• **EXERCISE REQUIREMENTS**
Please quote the material exactly, every line of it.

• **MATERIAL**
======
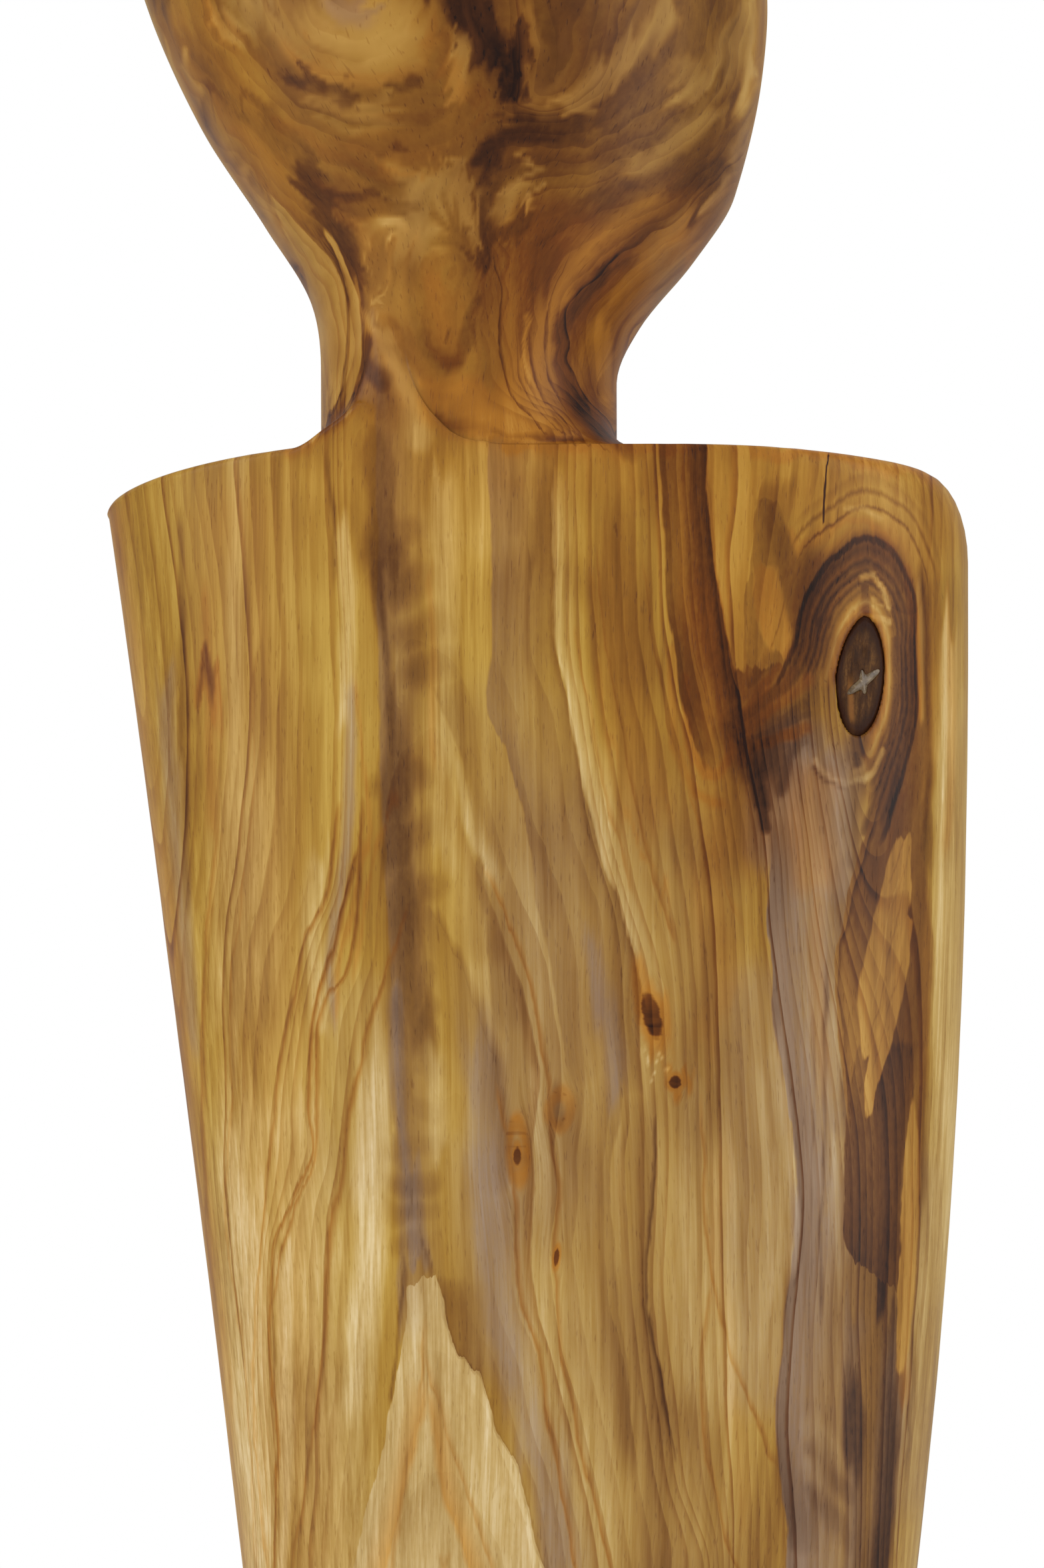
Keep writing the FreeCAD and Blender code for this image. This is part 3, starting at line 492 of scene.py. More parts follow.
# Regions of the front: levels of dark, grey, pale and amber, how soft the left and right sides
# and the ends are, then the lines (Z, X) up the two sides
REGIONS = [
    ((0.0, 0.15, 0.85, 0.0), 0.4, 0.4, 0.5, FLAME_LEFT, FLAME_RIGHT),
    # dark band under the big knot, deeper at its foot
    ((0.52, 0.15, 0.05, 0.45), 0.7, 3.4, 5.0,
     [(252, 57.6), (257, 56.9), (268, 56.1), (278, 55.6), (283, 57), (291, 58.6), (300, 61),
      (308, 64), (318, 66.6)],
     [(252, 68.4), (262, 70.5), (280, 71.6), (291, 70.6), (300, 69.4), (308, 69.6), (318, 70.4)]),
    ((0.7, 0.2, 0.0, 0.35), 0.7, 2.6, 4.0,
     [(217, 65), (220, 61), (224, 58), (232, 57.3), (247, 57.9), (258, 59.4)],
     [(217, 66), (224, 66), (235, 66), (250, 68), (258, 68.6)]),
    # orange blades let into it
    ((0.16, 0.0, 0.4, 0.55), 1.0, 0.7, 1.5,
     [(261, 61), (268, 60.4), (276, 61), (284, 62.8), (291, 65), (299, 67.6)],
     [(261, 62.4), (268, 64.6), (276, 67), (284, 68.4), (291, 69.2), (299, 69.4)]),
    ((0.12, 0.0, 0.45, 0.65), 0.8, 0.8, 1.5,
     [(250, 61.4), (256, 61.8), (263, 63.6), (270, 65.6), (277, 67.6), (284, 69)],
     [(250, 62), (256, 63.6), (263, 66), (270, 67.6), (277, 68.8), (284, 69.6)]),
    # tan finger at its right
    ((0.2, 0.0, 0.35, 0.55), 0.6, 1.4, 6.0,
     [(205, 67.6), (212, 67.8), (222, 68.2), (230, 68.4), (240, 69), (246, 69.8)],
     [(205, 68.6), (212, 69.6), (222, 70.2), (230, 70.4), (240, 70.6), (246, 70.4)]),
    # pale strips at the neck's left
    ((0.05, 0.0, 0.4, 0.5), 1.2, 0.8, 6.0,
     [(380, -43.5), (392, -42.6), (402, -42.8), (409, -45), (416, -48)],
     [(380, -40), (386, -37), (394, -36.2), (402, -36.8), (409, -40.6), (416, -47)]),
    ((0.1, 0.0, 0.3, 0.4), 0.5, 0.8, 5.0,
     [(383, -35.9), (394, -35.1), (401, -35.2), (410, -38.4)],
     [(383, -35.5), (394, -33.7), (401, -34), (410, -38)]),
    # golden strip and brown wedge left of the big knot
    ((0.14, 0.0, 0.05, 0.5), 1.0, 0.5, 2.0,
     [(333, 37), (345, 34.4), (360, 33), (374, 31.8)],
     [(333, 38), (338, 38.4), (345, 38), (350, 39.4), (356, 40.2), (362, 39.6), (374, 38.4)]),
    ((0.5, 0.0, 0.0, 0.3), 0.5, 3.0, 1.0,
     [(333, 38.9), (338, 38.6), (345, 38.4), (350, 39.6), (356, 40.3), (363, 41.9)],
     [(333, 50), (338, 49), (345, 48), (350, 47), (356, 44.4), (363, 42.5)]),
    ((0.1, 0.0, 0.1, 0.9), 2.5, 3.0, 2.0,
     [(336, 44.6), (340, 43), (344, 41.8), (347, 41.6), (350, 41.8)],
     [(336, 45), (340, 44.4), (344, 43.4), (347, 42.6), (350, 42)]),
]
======
• **FINAL RESULT**
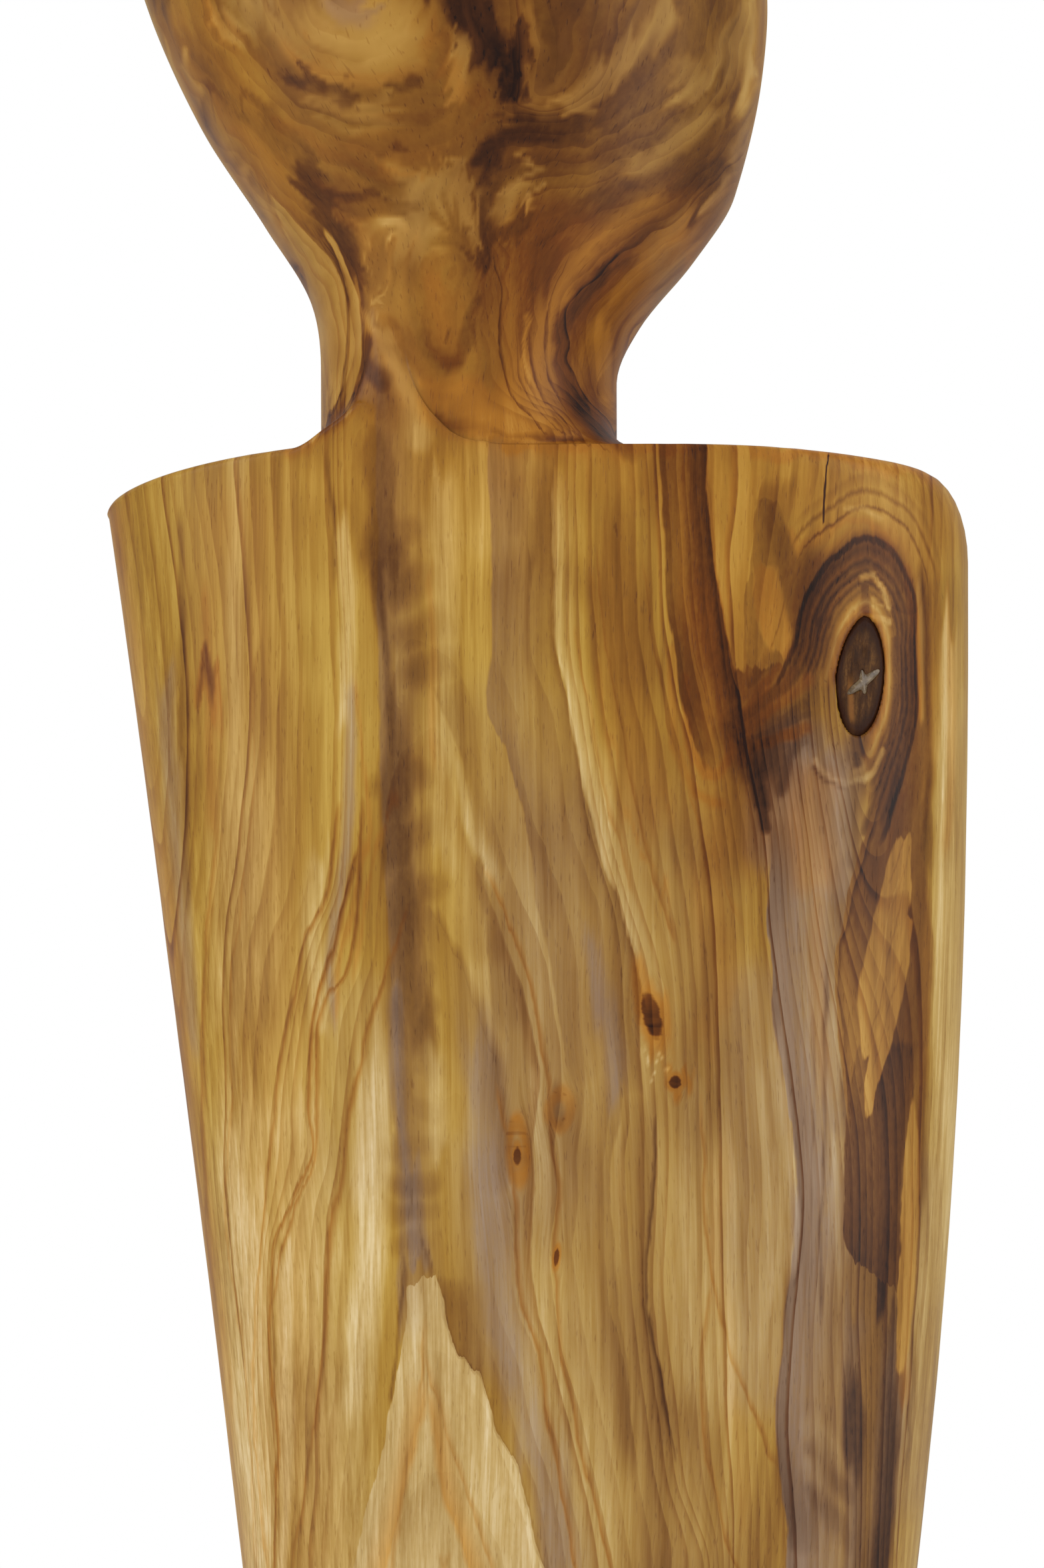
Keep writing the FreeCAD and Blender code for this image. This is part 3, starting at line 492 of scene.py. More parts follow.
# Regions of the front: levels of dark, grey, pale and amber, how soft the left and right sides
# and the ends are, then the lines (Z, X) up the two sides
REGIONS = [
    ((0.0, 0.15, 0.85, 0.0), 0.4, 0.4, 0.5, FLAME_LEFT, FLAME_RIGHT),
    # dark band under the big knot, deeper at its foot
    ((0.52, 0.15, 0.05, 0.45), 0.7, 3.4, 5.0,
     [(252, 57.6), (257, 56.9), (268, 56.1), (278, 55.6), (283, 57), (291, 58.6), (300, 61),
      (308, 64), (318, 66.6)],
     [(252, 68.4), (262, 70.5), (280, 71.6), (291, 70.6), (300, 69.4), (308, 69.6), (318, 70.4)]),
    ((0.7, 0.2, 0.0, 0.35), 0.7, 2.6, 4.0,
     [(217, 65), (220, 61), (224, 58), (232, 57.3), (247, 57.9), (258, 59.4)],
     [(217, 66), (224, 66), (235, 66), (250, 68), (258, 68.6)]),
    # orange blades let into it
    ((0.16, 0.0, 0.4, 0.55), 1.0, 0.7, 1.5,
     [(261, 61), (268, 60.4), (276, 61), (284, 62.8), (291, 65), (299, 67.6)],
     [(261, 62.4), (268, 64.6), (276, 67), (284, 68.4), (291, 69.2), (299, 69.4)]),
    ((0.12, 0.0, 0.45, 0.65), 0.8, 0.8, 1.5,
     [(250, 61.4), (256, 61.8), (263, 63.6), (270, 65.6), (277, 67.6), (284, 69)],
     [(250, 62), (256, 63.6), (263, 66), (270, 67.6), (277, 68.8), (284, 69.6)]),
    # tan finger at its right
    ((0.2, 0.0, 0.35, 0.55), 0.6, 1.4, 6.0,
     [(205, 67.6), (212, 67.8), (222, 68.2), (230, 68.4), (240, 69), (246, 69.8)],
     [(205, 68.6), (212, 69.6), (222, 70.2), (230, 70.4), (240, 70.6), (246, 70.4)]),
    # pale strips at the neck's left
    ((0.05, 0.0, 0.4, 0.5), 1.2, 0.8, 6.0,
     [(380, -43.5), (392, -42.6), (402, -42.8), (409, -45), (416, -48)],
     [(380, -40), (386, -37), (394, -36.2), (402, -36.8), (409, -40.6), (416, -47)]),
    ((0.1, 0.0, 0.3, 0.4), 0.5, 0.8, 5.0,
     [(383, -35.9), (394, -35.1), (401, -35.2), (410, -38.4)],
     [(383, -35.5), (394, -33.7), (401, -34), (410, -38)]),
    # golden strip and brown wedge left of the big knot
    ((0.14, 0.0, 0.05, 0.5), 1.0, 0.5, 2.0,
     [(333, 37), (345, 34.4), (360, 33), (374, 31.8)],
     [(333, 38), (338, 38.4), (345, 38), (350, 39.4), (356, 40.2), (362, 39.6), (374, 38.4)]),
    ((0.5, 0.0, 0.0, 0.3), 0.5, 3.0, 1.0,
     [(333, 38.9), (338, 38.6), (345, 38.4), (350, 39.6), (356, 40.3), (363, 41.9)],
     [(333, 50), (338, 49), (345, 48), (350, 47), (356, 44.4), (363, 42.5)]),
    ((0.1, 0.0, 0.1, 0.9), 2.5, 3.0, 2.0,
     [(336, 44.6), (340, 43), (344, 41.8), (347, 41.6), (350, 41.8)],
     [(336, 45), (340, 44.4), (344, 43.4), (347, 42.6), (350, 42)]),
]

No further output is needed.